Savage Garden holds a place in my heart that no other band or song ever could. Honestly, like a first love. It was the music I loved when I was hopeful and 13, when I was hopeless and 16. I firmly believe that you never love music more than the music you loved when you were young. I’m still young; I’m still falling in love with new songs all the time. But there are few that compare to the songs of my most fragile teenage years: Savage Garden, Something Corporate, Brand New, Sugarcult, Death Cab for Cutie, Bright Eyes.

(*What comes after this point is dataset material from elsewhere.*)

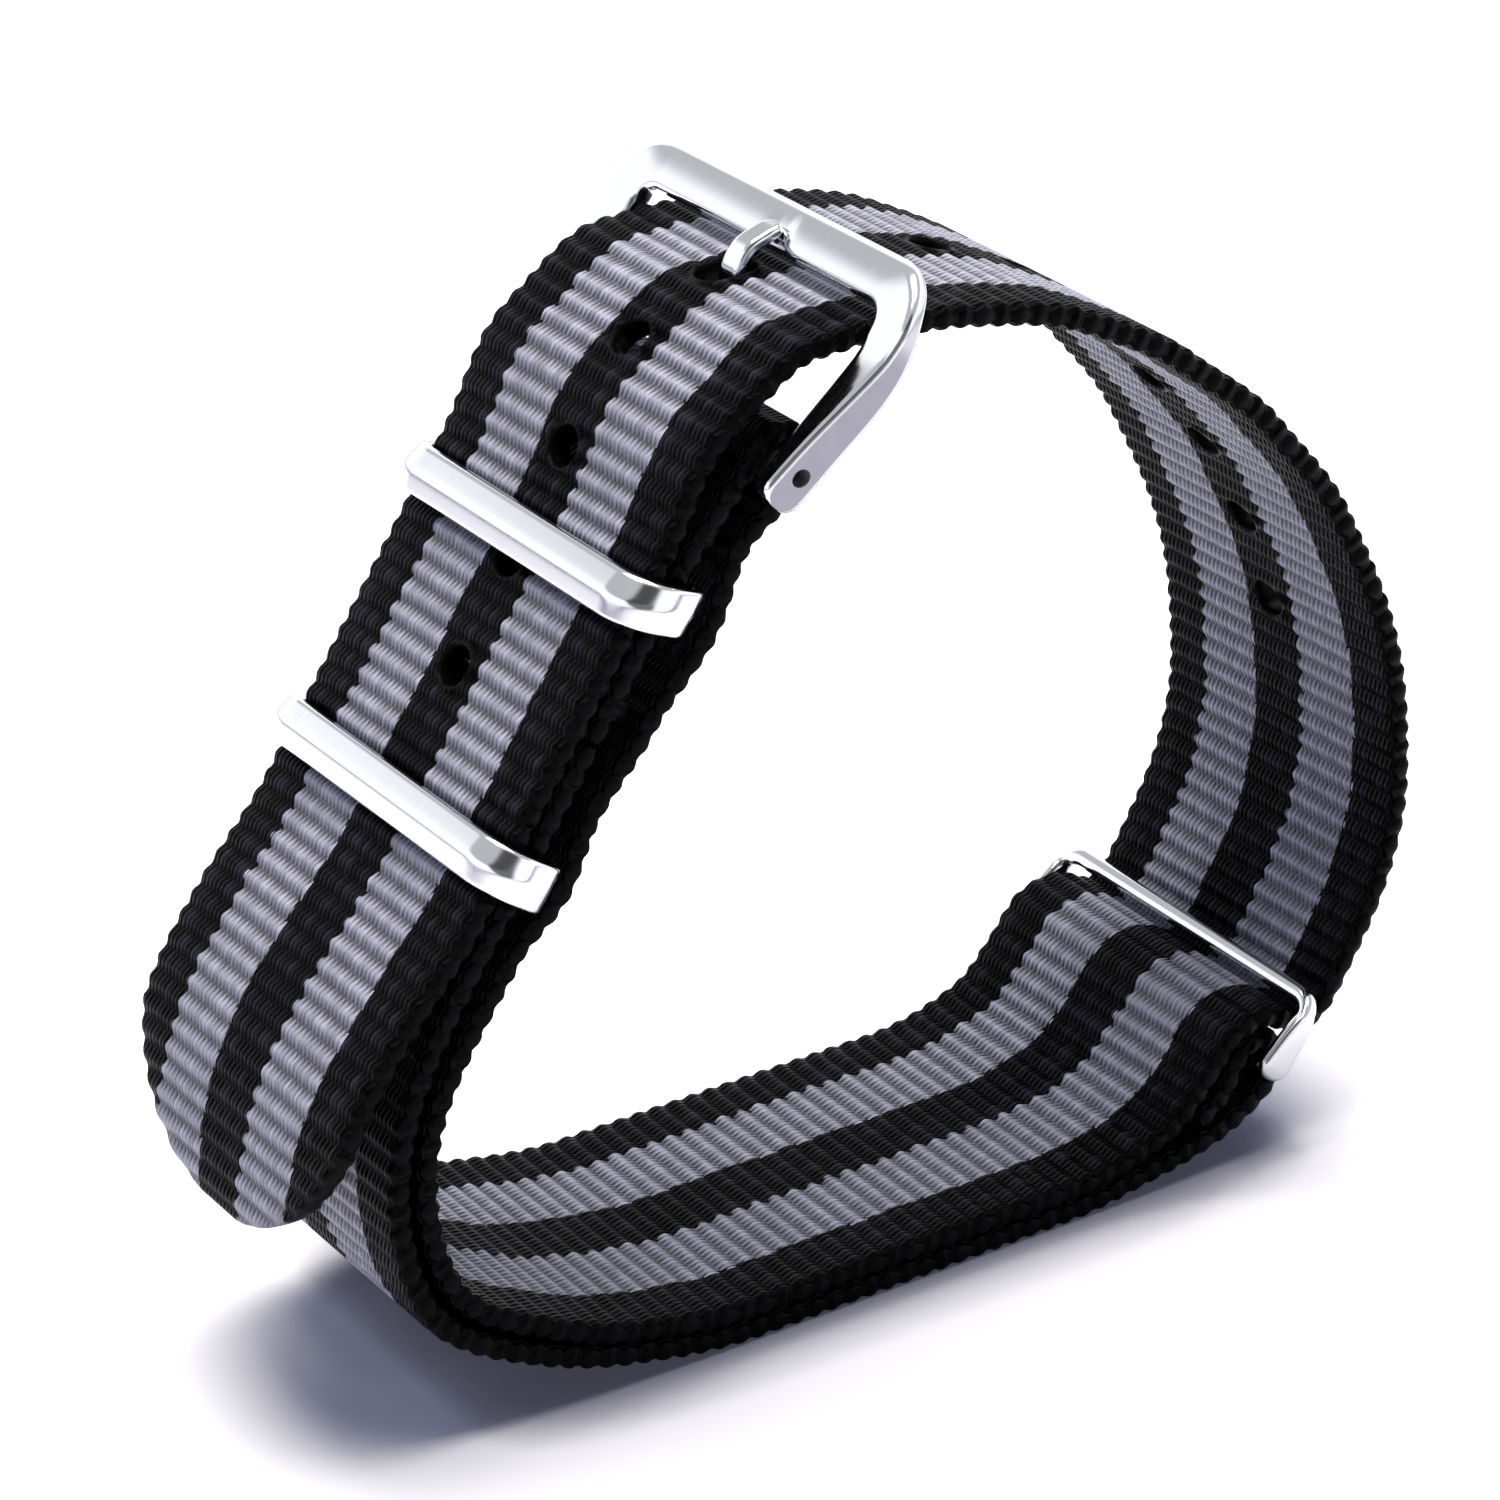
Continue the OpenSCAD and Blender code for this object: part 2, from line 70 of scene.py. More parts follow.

Savage Garden has always reminded me that you can learn from pain. Start Static by Sugarcult always made me start off angry, and end up crying. Still does. Brand New was one of the only tapes I had in Blanche, in the last year of high school, that I played really loud when I was pissed off. I used to listen to Something Corporate’s Leaving Through the Window for hours. I would just lie on my bed, stare at the ceiling and listen. To every line, every bar… I could isolate each instrument on that CD. And I would dream and think and just… feel. Bright Eyes is the most hopeless times in my life, so potent that just listening to a favourite Bright Eyes song can make me cry. Death Cab for Cutie was about hope and love and hope for love and, for me, is the sexiest music I’ve ever heard, it seduces me every time.

I have new loves in my life; Regina Spektor, Ingrid Michaelson, Gregory and the Hawk, Jack Johnson… But nothing ever feels the same as Savage Garden.